O farmacêutico que vende os medicamentos de uso controlado sem prescrição está sujeito a instauração do procedimento administrativo que pode culminar na cassação do registro no CFF (Conselho Regional de Farmácia).

 

O que diz a USP

A Universidade de São Paulo afirma não ter sido informada sobre nenhuma ocorrência de venda de remédios dentro de suas dependências.

 

Em nota, a assessoria de imprensa da universidade declarou que: “a venda de medicamentos sem prescrição é uma ilegalidade que deve ser enfrentada por outras instâncias estatais (civis, criminais). Do ponto de vista da universidade, para o enfrentamento pelo regime disciplinar administrativo é preciso que recebamos uma notícia formal dos fatos para que possam ser apurados, o que ainda não aconteceu. Mais uma vez, nos preocupamos e repudiamos a venda de medicamentos sem prescrição médica.
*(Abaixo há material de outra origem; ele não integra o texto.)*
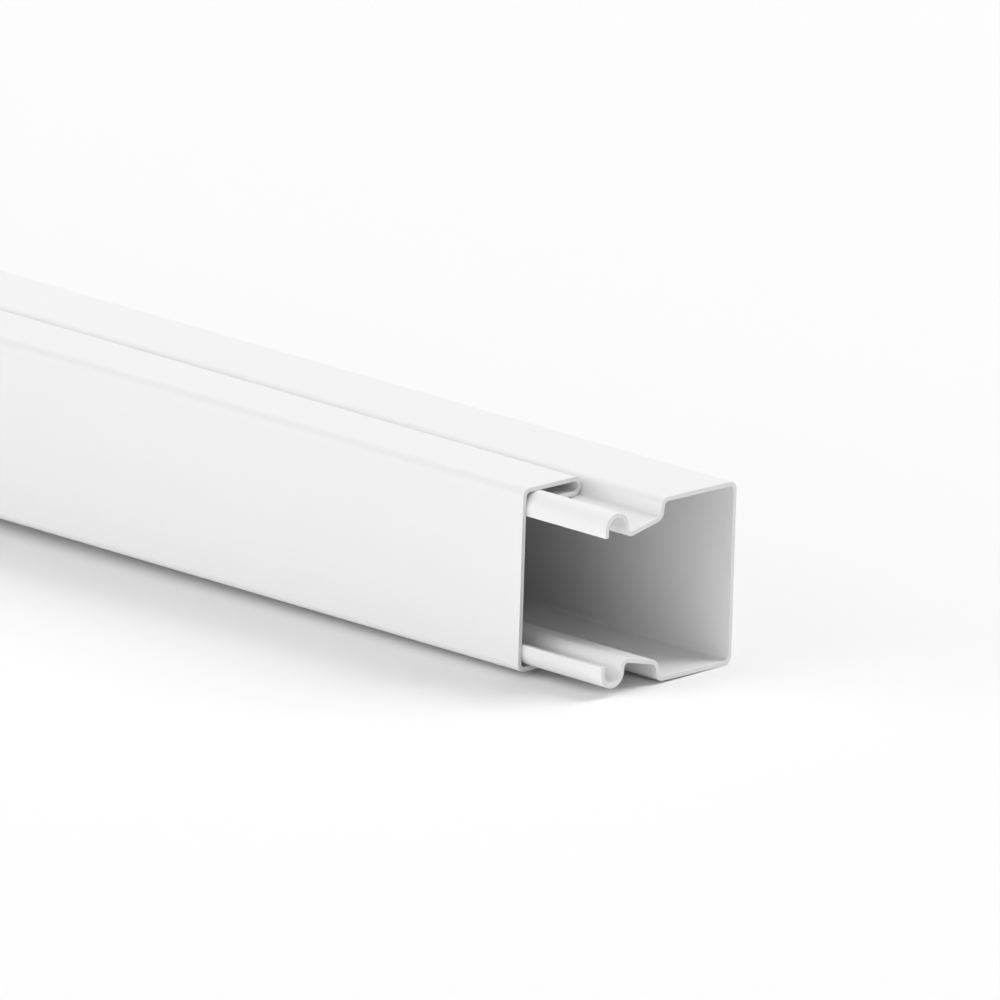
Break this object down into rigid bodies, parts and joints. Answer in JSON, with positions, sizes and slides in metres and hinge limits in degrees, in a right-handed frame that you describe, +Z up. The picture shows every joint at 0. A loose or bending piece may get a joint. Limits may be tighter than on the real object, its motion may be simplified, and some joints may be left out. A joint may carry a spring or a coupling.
{
  "type": "steel cable trunking",
  "caption": "Square steel cable trunking: a folded wall channel with rounded front rails, and a hooked cover that slides along them.",
  "frame": {"origin": "on the floor, under the middle of the channel and cover together", "axes": "+X along the trunking towards the near end, where the cover is slid back; +Y towards the wall side; +Z up, square to the side it lies on"},
  "size_m": [2.0232, 0.04, 0.04],
  "materials": {
    "white_coating": "satin"
  },
  "bodies": {
    "channel": {"trunking_channel": "white_coating"},
    "cover": {"cover": "white_coating"}
  },
  "joints": [
    {"name": "cover_slide", "type": "slide", "parent": "channel", "child": "cover", "axis": [1, 0, 0], "range_m": [-1.9, 0.0233]}
  ]
}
Planejamos também realizar uma campanha de esclarecimento sobre os riscos envolvidos no uso de medicações psiquiátricas sem prescrição médica, voltada a toda a comunidade acadêmica”.

 

Universidades oferecem ajuda

A pandemia de covid-19 teve uma influência significativa na piora da saúde mental dos universitários brasileiros: 87% dos alunos com idade entre 18 a 21 anos afirmaram que houve aumento de estresse e ansiedade, segundo o estudo Global Student Survey 2021, da Chegg.org.

 

A pandemia triplicou o número de atendimentos, sobretudo entre os estudantes universitários, no qual observamos um crescimento relevante de casos de ansiedade e ataques de pânico
Bruno Cammarota, psiquiatra

 

Por causa disso, muitas universidades têm investido em ações para cuidar da saúde mental dos estudantes, com palestras, rodas de conversa, consultas psiquiátricas e psicológicas, terapias.

 

A USP, por exemplo, conta com o Programa Ecos (Escuta, Cuidado e Orientação em Saúde Mental), iniciativa que oferece acolhimento e orientação para as demandas de toda a comunidade. A escuta é conduzida por uma equipe especializada composta por dois psicólogos, três assistentes sociais e um enfermeiro.

 

*O nome dos personagens foi alterado a pedido dos entrevistados.